As with Mikheil Saakashvili in Georgia, Washington has clearly groomed Viktor Yushchenko for the Ukrainian presidency for many years. Yushchenko’s wife, Yekaterina Chumachenko, is an American citizen from the Ukrainian Diaspora, her parents having emigrated from Ukraine at the time of the Second World War. In the 1980s, Ms. Chumachenko worked as assistant to the US Assistant Secretary of State for Human Rights and Humanitarian Affairs, then in different capacities in the White House Office of Public Affairs and the Department of the Treasury. From 1994-99 she was head of the Ukrainian representation at Barents Group LLC, which acted as a consultant to the National Bank of Ukraine when Yushchenko was chairman. It was at this time that she met Yushchenko and her influence over her husband is said to be enormous. While increasing numbers of Ukrainian politicians are denied visas to America, Yushchenko has little to worry about if he ever wishes to visit the United States.

In the final analysis, Yushchenko fits the New World Order bill like a glove. Can it be any wonder that George Soros – reviled in Ukraine – has offered his support so heavily to the pro-Yushchenko cause? The Soros world agenda centres largely on the idea of a financial-administrative elite and a global central bank, or World “Gosbank,” whose commanding heights will be the new nomenklatura. Who could be better suited for such a role than former Soviet Gosbank apparatchik Viktor Yushchenko? Unless something goes seriously wrong with the West’s plans in Ukraine, Yushchenko can be expected to appear shaking hands with George W. Bush in the White House in a matter of months. His ally, the gas industry oligarch Yulia Timoshenko (rumored to be a billionaire from Russian gas sales), should be joining him. For although she is wanted on an Interpol warrant in Russia for bribery, her name has recently disappeared from the Interpol website, presumably due to her vigorous support of the Orange Revolution. Evidently the Western scales of justice can be tipped by piling enough cash onto them. ~ British Helsinki Human Rights Group


In another example of the preposterous lengths to which Western news media seem prepared to go to circulate bizarre pro-Yushchenko propaganda, the AP wire carried stories of rumours circulating in Kiev about “Cossacks and miners” from eastern Ukraine interfering with the elections or coming to Kiev (as if this would be significantly different from the Orange hordes who have been making a public nuisance of themselves in the capital for the past month).
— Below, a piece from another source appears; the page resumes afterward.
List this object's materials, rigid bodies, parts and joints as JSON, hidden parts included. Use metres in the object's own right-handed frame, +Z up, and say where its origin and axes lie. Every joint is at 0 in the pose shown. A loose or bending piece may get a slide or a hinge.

Vague warnings of Cossacks (!) fomenting trouble must be intended as still more old-fashioned Russophobic scaremongering and an attempt to impose an image of brutality and authoritarianism on the supporters of Prime Minister Yanukovych, as Western audiences are inevitably familiar with Cossacks only in their capacity as shock troops and forces used to suppress revolutionary demonstrations in tsarist Russia. This not only does a gross injustice to Cossacks in general, but it also exaggerates their present-day numbers.

In the first admission of Yushchenko’s ties to anti-Semitic statements and virulent Ukrainian nationalism that I have encountered in the Western media, AP also reports that some of Ukraine’s Jewish community are having some difficulty deciding between the two figures. This even though Mr. Yushchenko did not join the government in advocating a ban of the newspaper Silski Visti for several weeks after it ran an article claiming that Jews had aided the Germans in WWII during their invasion of the Ukraine. (Also note that in the Western media universe the correct, “Western” position is precisely the heavy-handed, statist option of shutting down a newspaper that publishes politically incorrect views.)

When so many of Yushchenko’s backers indulge in the trash quasi-Nazi nationalism frequently encountered in the impoverished post-communist world, it is astonishing to find this information coming out on major news wires only two days before the “re-run” of the election–in any western European country, the slightest hint of association with such people or such views (or even a false accusation of such associations) would make a candidate politically radioactive and completely unacceptable, the party of the candidate might be banned for its racism or the country that accepted such a party would have sanctions imposed upon it. Even in this admission the AP report manages to reproduce the same stale myth that Mr. Yanukovych represents “heavy-handed Soviet-style leadership” as opposed to the “pro-Western reformer” Yushchenko (the alternatives in the post-Soviet world are of a series of Soviet-style rulers who either mouth democratic platitudes or do not–I rather trust those that don’t bother to insult our intelligence with false claims of liberalism).

Yet it is precisely Mr. Yushchenko’s reluctance to support state censorship that has earned him his only Western criticism to date! Nonetheless, the reality remains that Yushchenko refrained from criticising this newspaper because it expressed views with which his voters sympathised, even though such views would normally put him beyond the pale of “Western” acceptance–such is the craven pandering of an evidently unprincipled man and the desperate need to undermine Russia on the part of Washington and Brussels that he would tolerate such trash and our government would subsidise someone who would tolerate it.

If Yushchenko wins this latest election, extremists will have triumphed, the rule of law in Ukraine will have failed and what little integrity that remains in American foreign policy will have disappeared in a puff of rankest hypocrisy and double standards.